> jumping into life.


coming out of the backcountry is hard. we had the lake to ourselves for four days, not another person, and neither a bear nor mosquito the whole time. fishing and sunlight and silence. above the treeline you lose even the usual "wilderness" sounds - no birdcalls, no crickets, just the wind across bare rock. out is all downhill, and once you get a rhythm you don't want to stop for anyone or anything. by the time we got to nevada falls, the trail was full of dayhikers and people coming up for a night at little yosemite, and we looked around in vague claustrophobia as they passed. the final descent, a straight mile down after the switchback of doom, and nobody has a pack, lots of kids and older adults, and we fly past them chanting popsicle, blueberries, shrimp cocktail, milk. strange the things you crave after a week of freeze-dried crap.

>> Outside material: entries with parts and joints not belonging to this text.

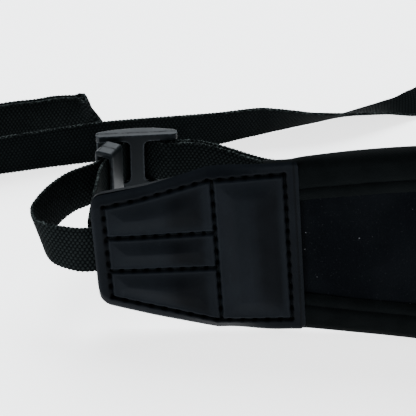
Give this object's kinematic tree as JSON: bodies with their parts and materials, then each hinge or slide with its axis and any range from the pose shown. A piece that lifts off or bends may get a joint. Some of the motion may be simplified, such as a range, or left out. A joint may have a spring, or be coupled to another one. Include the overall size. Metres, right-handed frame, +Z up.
{
  "type": "camera neck strap",
  "caption": "Padded neck strap with stitched end tabs and narrow webbing straps that thread through sliders and keepers and end in loops for a camera's lugs.",
  "frame": {"origin": "middle of the bounding box's underside, on the surface that the strap stands on", "axes": "+X along the near pad edge from the near tab toward the pad, +Y away from the picture's camera, +Z up"},
  "size_m": [0.4146, 0.1798, 0.0652],
  "materials": {
    "neoprene": "fine jersey over foam, matte",
    "binding": "soft woven edge tape, matte",
    "leatherette": "fine grain, low sheen",
    "leatherette_lining": "smooth, matte",
    "webbing": "ribbed weave, matte",
    "moulded_plastic": "satin moulding"
  },
  "bodies": {
    "root": {"pad_core": "neoprene", "pad_binding_upper": "binding", "pad_binding_lower": "binding", "tab_near_face": "leatherette", "tab_near_back": "leatherette_lining", "tab_far_face": "leatherette", "tab_far_back": "leatherette_lining", "webbing_near": "webbing", "webbing_far": "webbing", "slider_near": "moulded_plastic", "keeper_near": "moulded_plastic", "slider_far": "moulded_plastic", "keeper_far": "moulded_plastic"}
  },
  "joints": []
}
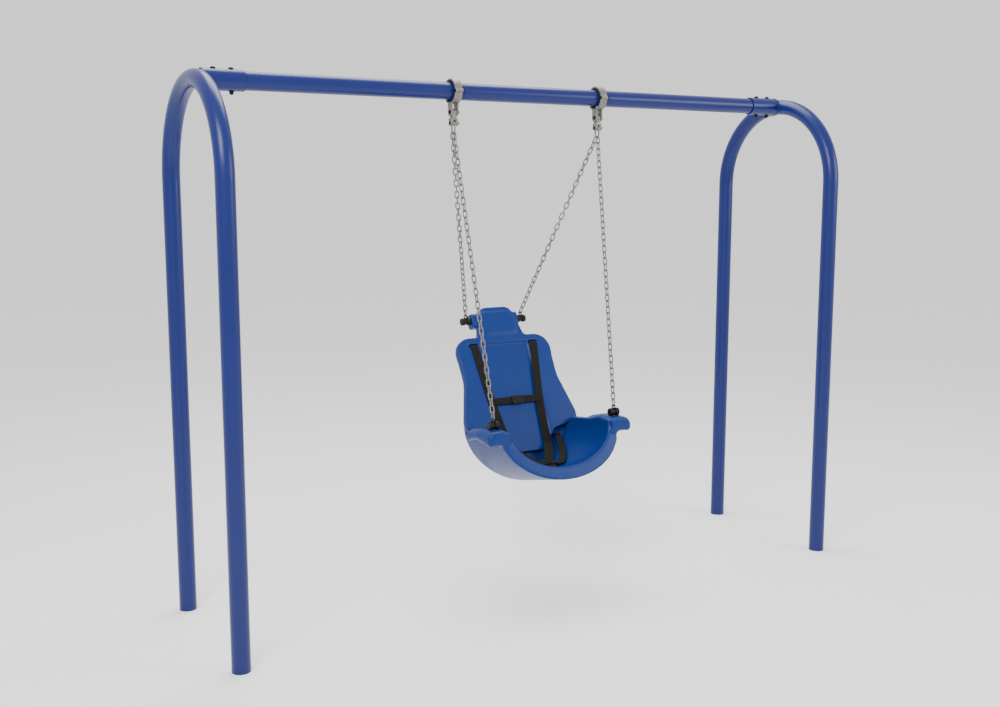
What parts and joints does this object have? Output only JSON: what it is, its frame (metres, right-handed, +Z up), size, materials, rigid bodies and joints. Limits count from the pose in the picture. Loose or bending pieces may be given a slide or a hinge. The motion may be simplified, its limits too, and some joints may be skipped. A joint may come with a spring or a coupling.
{
  "type": "adaptive swing set",
  "caption": "Free-standing swing frame of two round-topped pipe arches and a top rail, with a high-backed adaptive bucket seat and harness hung on chains.",
  "frame": {"origin": "on the ground under the middle of the top rail, midway between the legs", "axes": "+X along the top rail to the sitter's left-hand arch as seen from behind the seat, +Y behind the seat, +Z up"},
  "size_m": [3.701, 1.0056, 2.7559],
  "materials": {
    "blue_paint": "gloss powder coat, royal blue",
    "galvanised": "dull galvanised",
    "chain_steel": "plated, slightly dull",
    "dark_steel": "satin black",
    "liner_rubber": "matte black",
    "boot_rubber": "satin black",
    "insert_brass": "plain",
    "seat_plastic": "satin moulded, azure blue",
    "webbing": "woven, near black",
    "buckle_plastic": "satin black"
  },
  "bodies": {
    "frame": {"arch_left": "blue_paint", "arch_right": "blue_paint", "clamp_bolts": "dark_steel", "clamp_liner_left": "liner_rubber", "clamp_liner_right": "liner_rubber", "clamp_lower_left": "galvanised", "clamp_lower_right": "galvanised", "clamp_nuts": "dark_steel", "clamp_upper_left": "galvanised", "clamp_upper_right": "galvanised", "pivot_bolts": "dark_steel", "pivot_nuts": "dark_steel", "rail_bolts": "dark_steel", "rail_nuts": "dark_steel", "rail_washers": "dark_steel", "sleeve_left": "blue_paint", "sleeve_right": "blue_paint", "top_rail": "blue_paint"},
    "swing": {"anchor_boot_back_left": "boot_rubber", "anchor_boot_back_right": "boot_rubber", "anchor_boot_front_left": "boot_rubber", "anchor_boot_front_right": "boot_rubber", "anchor_eye_back_left": "dark_steel", "anchor_eye_back_right": "dark_steel", "anchor_eye_front_left": "dark_steel", "anchor_eye_front_right": "dark_steel", "anchor_inserts": "insert_brass", "anchor_studs": "dark_steel", "chain_back_left": "chain_steel", "chain_back_right": "chain_steel", "chain_front_left": "chain_steel", "chain_front_right": "chain_steel", "chest_buckle_body": "buckle_plastic", "chest_strap_left": "webbing", "connector_left": "galvanised", "connector_right": "galvanised", "crotch_strap": "webbing", "fork_bolts": "dark_steel", "fork_nuts": "dark_steel", "harness_hub": "buckle_plastic", "hip_strap_left": "webbing", "hip_strap_right": "webbing", "joint_bolts": "dark_steel", "joint_inserts": "insert_brass", "pendulum_left": "galvanised", "pendulum_right": "galvanised", "pivot_bushings": "insert_brass", "seat_back": "seat_plastic", "seat_bucket": "seat_plastic", "shoulder_strap_left": "webbing", "shoulder_strap_right": "webbing", "strap_bars": "dark_steel"},
    "chest_tongue": {"chest_buckle_tongue": "buckle_plastic", "chest_strap_right": "webbing"}
  },
  "joints": [
    {"name": "swing", "type": "hinge", "parent": "frame", "child": "swing", "pos_m": [0, 0, 2.585], "axis": [1, 0, 0], "range_deg": [-60, 60]},
    {"name": "chest_buckle", "type": "slide", "parent": "swing", "child": "chest_tongue", "axis": [1, 0, 0], "range_m": [0, 0.035]}
  ]
}
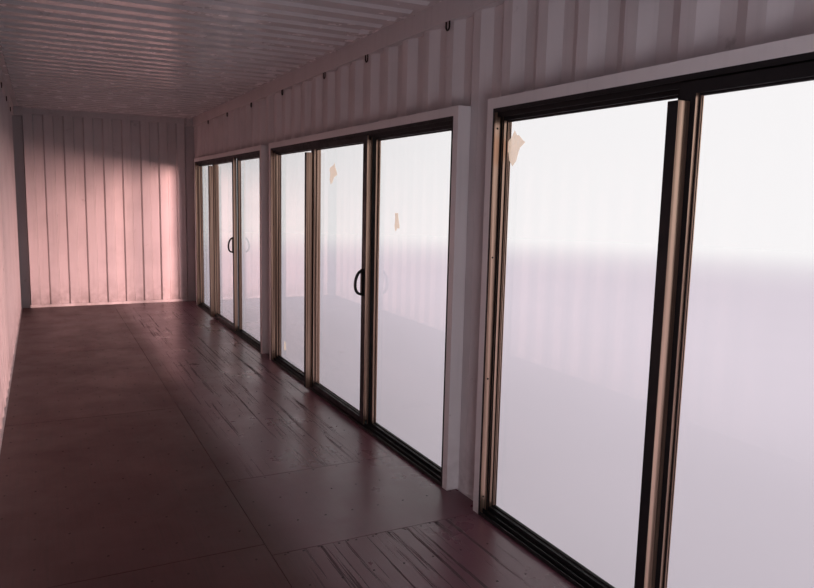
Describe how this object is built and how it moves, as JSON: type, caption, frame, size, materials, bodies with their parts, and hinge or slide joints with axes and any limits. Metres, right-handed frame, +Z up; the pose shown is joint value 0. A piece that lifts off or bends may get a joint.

when we get to the bus, finally, we crowd through to the back. people stare. i take up three seats, my pack to one side, sprawling, pure entitlement. after 45 miles of hiking, bum knee, spider bites, sunburn: this bus is mine. i relish in my dirt and stink. the bus moves unbelievably fast, the valley is jostling and throbbing with people. when we get to the ahwahnee bar, the background music makes me antsy, but i tell you, corona has never tasted so good.


we leave for the high country tomorrow. if i'm not eaten by a bear, i'll be back the 13th.